Non tiene però conto di altri fattori, come la forte restrizione calorica e la costante attività fisica alla quale erano sottoposte le popolazioni studiate e dunque a corredo di questo stile di vita, anche i livelli di glicemia così come la bassa pressione arteriosa, risultano molto bassi.
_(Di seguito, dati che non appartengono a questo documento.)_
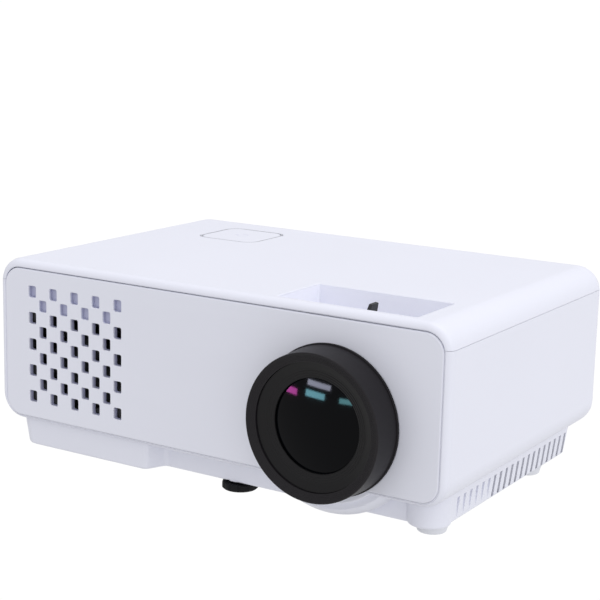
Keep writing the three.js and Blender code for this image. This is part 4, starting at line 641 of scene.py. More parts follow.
# %% Turn the post, the chin and the boss
POST_RADIUS = 8.6
TUCKED_UP = BASE_BOTTOM + 0.03
post_x = BASE_HALF + 0.3 - POST_RADIUS
post_y = base_middle - 3.0 + POST_RADIUS
post_foot = POST_RADIUS - BASE_TAPER / 2
post_profile = [(0, TUCKED_UP)]
post_profile += [(post_foot - inset, TUCKED_UP + rise) for inset, rise in rounding(BASE_EDGE)]
post_profile += [(POST_RADIUS, CASE_BOTTOM + WALL / 2), (0, CASE_BOTTOM + WALL / 2)]
post = turned("post", post_profile, (post_x, post_y, 0), "Z", 64)

CHIN_EDGE = 0.8
LENS_TURNS = 192
CHIN_STEP, CHIN_OUTER, CHIN_ROOT, CHIN_STEP_BACK = 31.6, 34.4, 36.8, 1.7
chin_front = FRONT + 1.5
chin_profile = [(0, chin_front)]
for radius, y in ((CHIN_STEP, chin_front), (CHIN_OUTER, chin_front + CHIN_STEP_BACK)):
    chin_profile += [(radius - inset, y + behind) for inset, behind in rounding(CHIN_EDGE, 5)]
    if radius == CHIN_STEP:
        chin_profile.append((radius, chin_front + CHIN_STEP_BACK - 0.02))
chin_profile += [(CHIN_ROOT, chin_front + 5.7), (CHIN_ROOT, base_middle + WALL), (0, base_middle + WALL)]
CHIN_X = LENS_X - 4.0
chin = turned("chin", chin_profile, (CHIN_X, 0, LENS_Z), "Y", LENS_TURNS)
combined(chin, block("under", (-FAR, -FAR, -FAR), (FAR, FAR, CASE_BOTTOM + WALL / 2)), "INTERSECT")

STEM_HOLE, BOSS_RADIUS = 2.9, 5.2
knob_low, knob_high = node_box("foot_knob")
knob_centre = (*seen_from_above("foot_knob"), 0)
boss = turned("boss", [
    (STEM_HOLE, TUCKED_UP + 0.2), (STEM_HOLE + 0.2, TUCKED_UP), (BOSS_RADIUS - 0.3, TUCKED_UP),
    (BOSS_RADIUS, TUCKED_UP + 0.3), (BOSS_RADIUS, CASE_BOTTOM + WALL / 2), (STEM_HOLE, CASE_BOTTOM + WALL / 2)],
    knob_centre, "Z", 64)
print("under the case:", post.name, chin.name, boss.name)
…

Per non parlare dell’IMC, tutti soggetti mediamente in sottopeso, rispetto alle tabelle mediche di oggi e in costante restrizione calorica.


Considerazioni che avrebbero potuto modificare in maniera determinante il peso attribuito al colesterolo.


Insomma si preferissce prendere di mira un grasso forse perché più intuitivo pensare e far pensare all’opinione pubblica che sia un grasso ad ostruire le arterie piuttosto che addentrarsi troppo in altri meccanismi, che solo in parte si conoscevano.


Dall’ora in avanti la tesi diventa:

Colesterolo LDL basso = bassa incidenza di malattia cardiovascolari.


Solo negli ultimi anni, si è cominciato a pensare che forse vi erano altre e ben più consistenti motivazioni delle malattie cardio vascolari , rispetto al colesterolo.


Sull'American Heart Journal (gennaio 2009) è apparso uno studio che ha analizzato ben 137.000 pazienti ricoverati presso gli ospedali degli Stati Uniti con un attacco di cuore.


Ebbene, nel 63% dei casi queste persone avevano un colesterolo "normale".


Forse questo dato come moltissimi altri che stanno via via emergendo, dovrebbe far riflettere la comunità medica a rivalutare la reale portata degli effetti del colesterolo, considerando gli effetti nefasti di un colesterolo troppo basso e i scarsissimi effetti delle terapie chimiche anticolesterolemia come alcune importanti meta analisi hanno evidenziato, mettendo in luce un’associazione inversa tra uso di statine, per esempio e diminuzione degli eventi ischemici, signfica che coloro che non usano statine statisticamente subiscono meno evento miocardici rispetto a chi ne fa uso.


Questi sono i dati, epidemiologici.


Fortunamtamente il paradigma colestrolo=infarto sta per essere sostituito da zuccheri= infiammazione=eventi miocardici e vascolari, ci vorranno ancora moltianni per via delle forti resistenze delle farmaceutiche, potenti finanziatori della ricerca medica, ma credo sia solo una questione di tempo.


Le prove intanto si accumulano, e nonostante molti medici si affannino a sostenere che le prove statistiche epidemiologiche abbiamo poca importanza, i dati continuano ad aumentare mettendo in evidenza un quadro abbastanza chiaro sulla capacità proinfiammatoria dei carboidrati.


Concludo ricordardandovi che la stessa operazione di mistificazione relativamente alla presunta poca affidabilità degli studi epidemiologici, la si è fatta per decenni, negando i danni del tabacco, mettendo in campo un negazionismo “scientifico” in cui fior fior di professori facevano conferenze in tutto il mondo diffondendo il verbo, di una presunta "mancanza di prove", per condannare il fumo da tabacco.


Dunque avanti tutta ad informare e a non prendere sempre per buono ciò che la medicina (farmacocratica) continua a proporre.